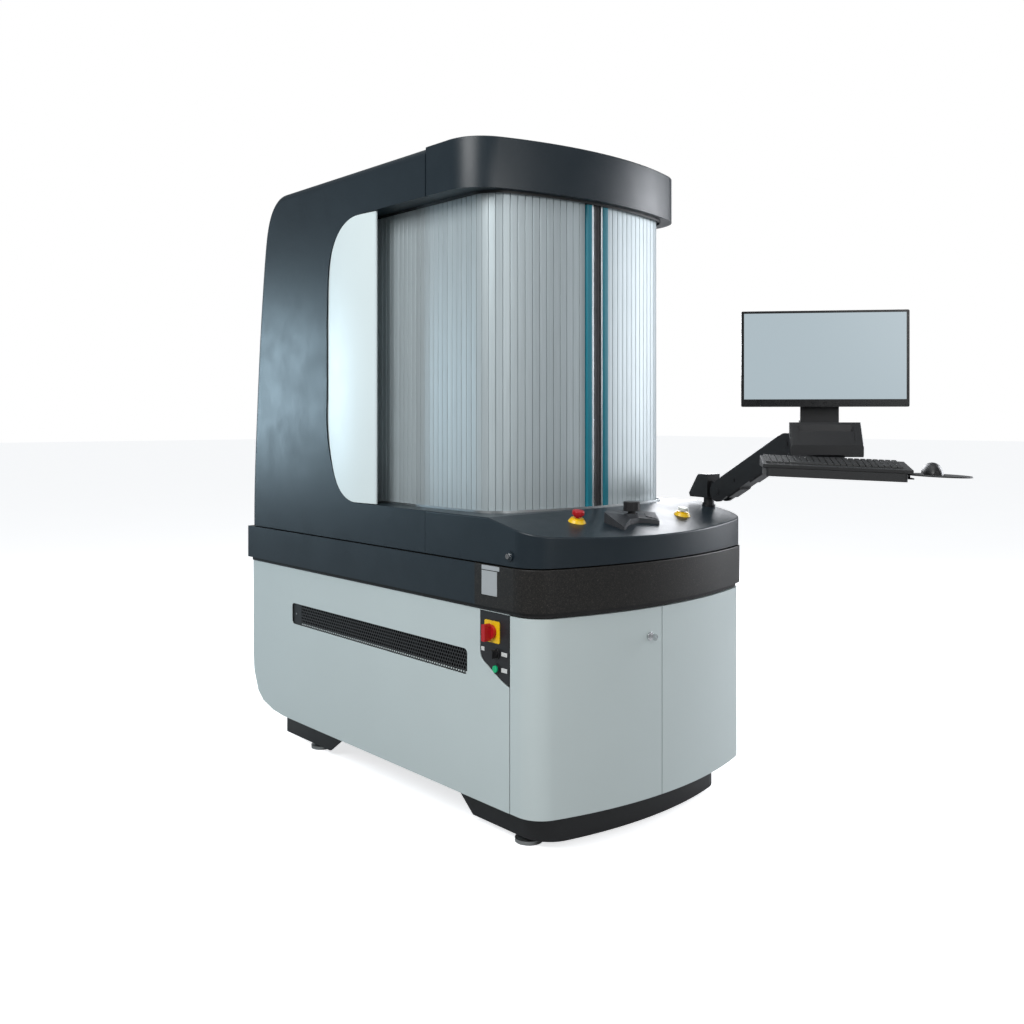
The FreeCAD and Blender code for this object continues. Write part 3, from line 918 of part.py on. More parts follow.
rows = [(60, 15), (40, 15), (21, 15), (2, 15), (-17, 15), (-36, 15)]
th_k = math.atan2(21, 144)
ktop = lambda y: 11 + (y + 74) * 21 / 144.0
for ri, ky in enumerate([55, 34, 15, -4, -23, -42]):
    x = -212.0
    while x < 206:
        wdt = 15.4
        gap = 3.3
        if ri == 5 and -140 < x < -100:
            wdt = 15.4 * 6 + 3.3 * 5
        if 76 < x < 84 or 146 < x < 152:
            x += 8.0
        if x + wdt > 213:
            break
        p = [(ky - 8.2, ktop(ky - 8.2) + 0.2), (ky + 8.2, ktop(ky + 8.2) + 0.2), (ky + 6.6, ktop(ky + 6.6) + 5.2), (ky - 6.6, ktop(ky - 6.6) + 5.2)]
        keys.append(yz(p, x, x + wdt))
        x += wdt + gap
put("keyboard_keys", tray_at(group(keys)))
PLX, PLR = 311.0, 98.0
mp = round_edges(cz(PLR, PLX, 0, -6, -2), 1, lambda e: e.BoundBox.XLength > 100)
mp = mp.cut(cz(6.3, PIV_X, 0, -20, 5))
put("mouse_platform", tray_at(mp))
# mouse: domed body with a wheel slot
sph = Part.makeSphere(60)
mt = FreeCAD.Matrix()
mt.scale(0.52, 0.9, 0.62)
dome = sph.transformGeometry(mt)
dome = dome.common(bx(-60, 60, -60, 60, 0, 60))
dome = dome.common(bx(-29.5, 29.5, -52, 52, -1, 60))
mo = moved(dome, 0, 0, 0)
mo = mo.cut(bx(-4.2, 4.2, 14, 46, 10, 60))
mo = mo.cut(bx(-0.4, 0.4, 10, 60, 12, 60))
MOX, MOY = 292.0, 0.0
put("mouse_body", tray_at(moved(mo, MOX, MOY, -1.8)))
wh = rod(11, (-3.4, 30, 22), (3.4, 30, 22))
put("mouse_wheel", tray_at(moved(wh, MOX, MOY, -1.8)))

# ---------------------------------------------------------------- pieces that belong together share a node
TOGETHER = {
    "base_frame": ["base_frame", "cabinet_floor"],
    "levelling_feet": ["levelling_feet", "foot_lock_nuts"],
    "isolators_and_gasket": ["vibration_isolators", "granite_gasket"],
    "floor_plinths": ["front_plinth", "rear_foot_brackets"],
    "side_panels": ["left_side_panel", "right_side_panel"],
    "vent_grilles": ["left_vent_grille", "right_vent_grille"],
    "control_inset_panel": ["control_inset_panel", "switch_collars", "switch_bodies"],
    "yellow_switch_bases": ["main_switch_plate", "stop_button_bases"],
    "left_front_door": ["left_front_door", "door_lock_body"],
    "door_lock_and_key": ["door_lock_barrel", "door_key"],
    "guideways_and_inserts": ["y_guideways", "granite_inserts"],
    "worktop_apron": ["worktop_apron", "apron_lock_body"],
    "rear_panels": ["rear_lower_panel", "rear_service_panel"],
    "canopy": ["canopy", "chamber_light_bars"],
    "accent_panels": ["left_accent_panel", "right_accent_panel"],
    "inner_brackets": ["accent_brackets", "drum_bearings", "door_hinge_brackets"],
    "curtain_side_runs": ["left_curtain_side_run", "right_curtain_side_run"],
    "left_curtain_edge": ["left_curtain_bar", "left_bar_trim", "left_bar_seal"],
    "right_curtain_edge": ["right_curtain_bar", "right_bar_trim", "right_bar_seal"],
    "measuring_bridge": ["measuring_bridge", "x_scale"],
    "x_carriage": ["x_carriage", "balance_cylinder"],
    "z_ram": ["z_ram", "balance_rod", "probe_head_body"],
    "probe_tilt_body": ["probe_tilt_body", "probe_stylus"],
    "cabinet_equipment": ["controller_cabinet", "controller_boards", "power_supply", "cable_duct", "air_service_unit"],
    "fan_frame": ["fan_frame", "fan_guard", "air_inlet_coupling"],
    "console_housing": ["console_housing", "console_keypad"],
    "arm_post": ["arm_post", "arm_stanchion"],
    "arm_swivel_housing": ["arm_swivel_housing", "arm_lower_pin"],
    "arm_link": ["arm_link", "arm_bolts"],
    "arm_head_block": ["arm_head_block", "holder_box", "tray_support"],
    "monitor_shell": ["monitor_shell", "monitor_tilt_bracket"],
    "keyboard": ["keyboard_body", "keyboard_keys"],
}
del OUT["rating_plates"]
NODES = {}
used = set()
for name, names in TOGETHER.items():
    solids = []
    for n in names:
        solids += OUT[n].Solids
        used.add(n)
    NODES[name] = group(solids)
for name, s in OUT.items():
    if name not in used:
        NODES[name] = s

# ---------------------------------------------------------------- export
os.makedirs("parts", exist_ok=True)
for name, s in NODES.items():
    c = s.copy()
    c.translate(V(0, -Y_MID, 0))
    c.exportStep("parts/" + name + ".step")
    print(name, "valid" if c.isValid() else "INVALID", len(c.Solids), round(c.Volume / 1000.0, 1))
print(len(NODES), "nodes")
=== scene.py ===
import bpy, bmesh, json, math, random
from mathutils import Vector, Matrix


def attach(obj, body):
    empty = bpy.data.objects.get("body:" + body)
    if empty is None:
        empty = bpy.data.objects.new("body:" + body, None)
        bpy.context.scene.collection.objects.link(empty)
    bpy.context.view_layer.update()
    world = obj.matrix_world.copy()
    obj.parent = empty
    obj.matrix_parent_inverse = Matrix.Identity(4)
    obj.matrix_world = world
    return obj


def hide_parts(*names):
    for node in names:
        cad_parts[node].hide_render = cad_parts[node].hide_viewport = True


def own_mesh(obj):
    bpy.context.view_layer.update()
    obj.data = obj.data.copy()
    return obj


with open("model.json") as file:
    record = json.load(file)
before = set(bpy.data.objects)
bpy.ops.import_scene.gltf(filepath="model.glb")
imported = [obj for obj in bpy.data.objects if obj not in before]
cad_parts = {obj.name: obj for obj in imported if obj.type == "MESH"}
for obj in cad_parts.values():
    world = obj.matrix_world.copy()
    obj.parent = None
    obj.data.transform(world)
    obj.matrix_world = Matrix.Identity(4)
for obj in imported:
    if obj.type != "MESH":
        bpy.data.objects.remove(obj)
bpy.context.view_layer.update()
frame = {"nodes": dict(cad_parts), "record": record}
N = frame["nodes"]
BODY_OF = {n: b for b, ns in frame["record"]["behaviour"]["bodies"].items() for n in ns}
SC = bpy.context.scene
COL = SC.collection
SC.view_settings.view_transform = "Standard"


def P(x, y, z):
    # millimetres from the floor and the middle of the front doors, to metres in the row frame
    return Vector((x / 1000.0, (y - 933.0) / 1000.0, z / 1000.0))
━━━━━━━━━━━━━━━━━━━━
Extract all of the data exactly as written.

• Expected answer:
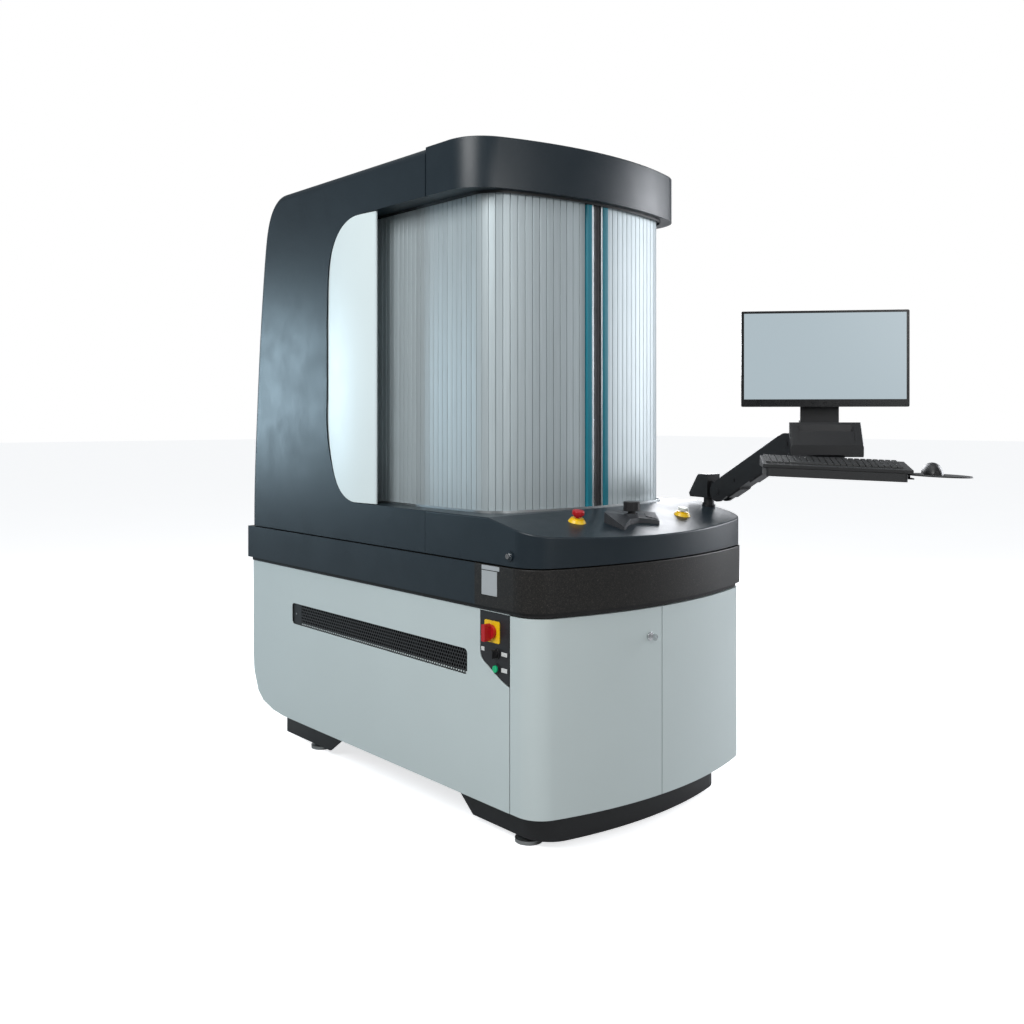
The FreeCAD and Blender code for this object continues. Write part 3, from line 918 of part.py on. More parts follow.
rows = [(60, 15), (40, 15), (21, 15), (2, 15), (-17, 15), (-36, 15)]
th_k = math.atan2(21, 144)
ktop = lambda y: 11 + (y + 74) * 21 / 144.0
for ri, ky in enumerate([55, 34, 15, -4, -23, -42]):
    x = -212.0
    while x < 206:
        wdt = 15.4
        gap = 3.3
        if ri == 5 and -140 < x < -100:
            wdt = 15.4 * 6 + 3.3 * 5
        if 76 < x < 84 or 146 < x < 152:
            x += 8.0
        if x + wdt > 213:
            break
        p = [(ky - 8.2, ktop(ky - 8.2) + 0.2), (ky + 8.2, ktop(ky + 8.2) + 0.2), (ky + 6.6, ktop(ky + 6.6) + 5.2), (ky - 6.6, ktop(ky - 6.6) + 5.2)]
        keys.append(yz(p, x, x + wdt))
        x += wdt + gap
put("keyboard_keys", tray_at(group(keys)))
PLX, PLR = 311.0, 98.0
mp = round_edges(cz(PLR, PLX, 0, -6, -2), 1, lambda e: e.BoundBox.XLength > 100)
mp = mp.cut(cz(6.3, PIV_X, 0, -20, 5))
put("mouse_platform", tray_at(mp))
# mouse: domed body with a wheel slot
sph = Part.makeSphere(60)
mt = FreeCAD.Matrix()
mt.scale(0.52, 0.9, 0.62)
dome = sph.transformGeometry(mt)
dome = dome.common(bx(-60, 60, -60, 60, 0, 60))
dome = dome.common(bx(-29.5, 29.5, -52, 52, -1, 60))
mo = moved(dome, 0, 0, 0)
mo = mo.cut(bx(-4.2, 4.2, 14, 46, 10, 60))
mo = mo.cut(bx(-0.4, 0.4, 10, 60, 12, 60))
MOX, MOY = 292.0, 0.0
put("mouse_body", tray_at(moved(mo, MOX, MOY, -1.8)))
wh = rod(11, (-3.4, 30, 22), (3.4, 30, 22))
put("mouse_wheel", tray_at(moved(wh, MOX, MOY, -1.8)))

# ---------------------------------------------------------------- pieces that belong together share a node
TOGETHER = {
    "base_frame": ["base_frame", "cabinet_floor"],
    "levelling_feet": ["levelling_feet", "foot_lock_nuts"],
    "isolators_and_gasket": ["vibration_isolators", "granite_gasket"],
    "floor_plinths": ["front_plinth", "rear_foot_brackets"],
    "side_panels": ["left_side_panel", "right_side_panel"],
    "vent_grilles": ["left_vent_grille", "right_vent_grille"],
    "control_inset_panel": ["control_inset_panel", "switch_collars", "switch_bodies"],
    "yellow_switch_bases": ["main_switch_plate", "stop_button_bases"],
    "left_front_door": ["left_front_door", "door_lock_body"],
    "door_lock_and_key": ["door_lock_barrel", "door_key"],
    "guideways_and_inserts": ["y_guideways", "granite_inserts"],
    "worktop_apron": ["worktop_apron", "apron_lock_body"],
    "rear_panels": ["rear_lower_panel", "rear_service_panel"],
    "canopy": ["canopy", "chamber_light_bars"],
    "accent_panels": ["left_accent_panel", "right_accent_panel"],
    "inner_brackets": ["accent_brackets", "drum_bearings", "door_hinge_brackets"],
    "curtain_side_runs": ["left_curtain_side_run", "right_curtain_side_run"],
    "left_curtain_edge": ["left_curtain_bar", "left_bar_trim", "left_bar_seal"],
    "right_curtain_edge": ["right_curtain_bar", "right_bar_trim", "right_bar_seal"],
    "measuring_bridge": ["measuring_bridge", "x_scale"],
    "x_carriage": ["x_carriage", "balance_cylinder"],
    "z_ram": ["z_ram", "balance_rod", "probe_head_body"],
    "probe_tilt_body": ["probe_tilt_body", "probe_stylus"],
    "cabinet_equipment": ["controller_cabinet", "controller_boards", "power_supply", "cable_duct", "air_service_unit"],
    "fan_frame": ["fan_frame", "fan_guard", "air_inlet_coupling"],
    "console_housing": ["console_housing", "console_keypad"],
    "arm_post": ["arm_post", "arm_stanchion"],
    "arm_swivel_housing": ["arm_swivel_housing", "arm_lower_pin"],
    "arm_link": ["arm_link", "arm_bolts"],
    "arm_head_block": ["arm_head_block", "holder_box", "tray_support"],
    "monitor_shell": ["monitor_shell", "monitor_tilt_bracket"],
    "keyboard": ["keyboard_body", "keyboard_keys"],
}
del OUT["rating_plates"]
NODES = {}
used = set()
for name, names in TOGETHER.items():
    solids = []
    for n in names:
        solids += OUT[n].Solids
        used.add(n)
    NODES[name] = group(solids)
for name, s in OUT.items():
    if name not in used:
        NODES[name] = s

# ---------------------------------------------------------------- export
os.makedirs("parts", exist_ok=True)
for name, s in NODES.items():
    c = s.copy()
    c.translate(V(0, -Y_MID, 0))
    c.exportStep("parts/" + name + ".step")
    print(name, "valid" if c.isValid() else "INVALID", len(c.Solids), round(c.Volume / 1000.0, 1))
print(len(NODES), "nodes")
=== scene.py ===
import bpy, bmesh, json, math, random
from mathutils import Vector, Matrix


def attach(obj, body):
    empty = bpy.data.objects.get("body:" + body)
    if empty is None:
        empty = bpy.data.objects.new("body:" + body, None)
        bpy.context.scene.collection.objects.link(empty)
    bpy.context.view_layer.update()
    world = obj.matrix_world.copy()
    obj.parent = empty
    obj.matrix_parent_inverse = Matrix.Identity(4)
    obj.matrix_world = world
    return obj


def hide_parts(*names):
    for node in names:
        cad_parts[node].hide_render = cad_parts[node].hide_viewport = True


def own_mesh(obj):
    bpy.context.view_layer.update()
    obj.data = obj.data.copy()
    return obj


with open("model.json") as file:
    record = json.load(file)
before = set(bpy.data.objects)
bpy.ops.import_scene.gltf(filepath="model.glb")
imported = [obj for obj in bpy.data.objects if obj not in before]
cad_parts = {obj.name: obj for obj in imported if obj.type == "MESH"}
for obj in cad_parts.values():
    world = obj.matrix_world.copy()
    obj.parent = None
    obj.data.transform(world)
    obj.matrix_world = Matrix.Identity(4)
for obj in imported:
    if obj.type != "MESH":
        bpy.data.objects.remove(obj)
bpy.context.view_layer.update()
frame = {"nodes": dict(cad_parts), "record": record}
N = frame["nodes"]
BODY_OF = {n: b for b, ns in frame["record"]["behaviour"]["bodies"].items() for n in ns}
SC = bpy.context.scene
COL = SC.collection
SC.view_settings.view_transform = "Standard"


def P(x, y, z):
    # millimetres from the floor and the middle of the front doors, to metres in the row frame
    return Vector((x / 1000.0, (y - 933.0) / 1000.0, z / 1000.0))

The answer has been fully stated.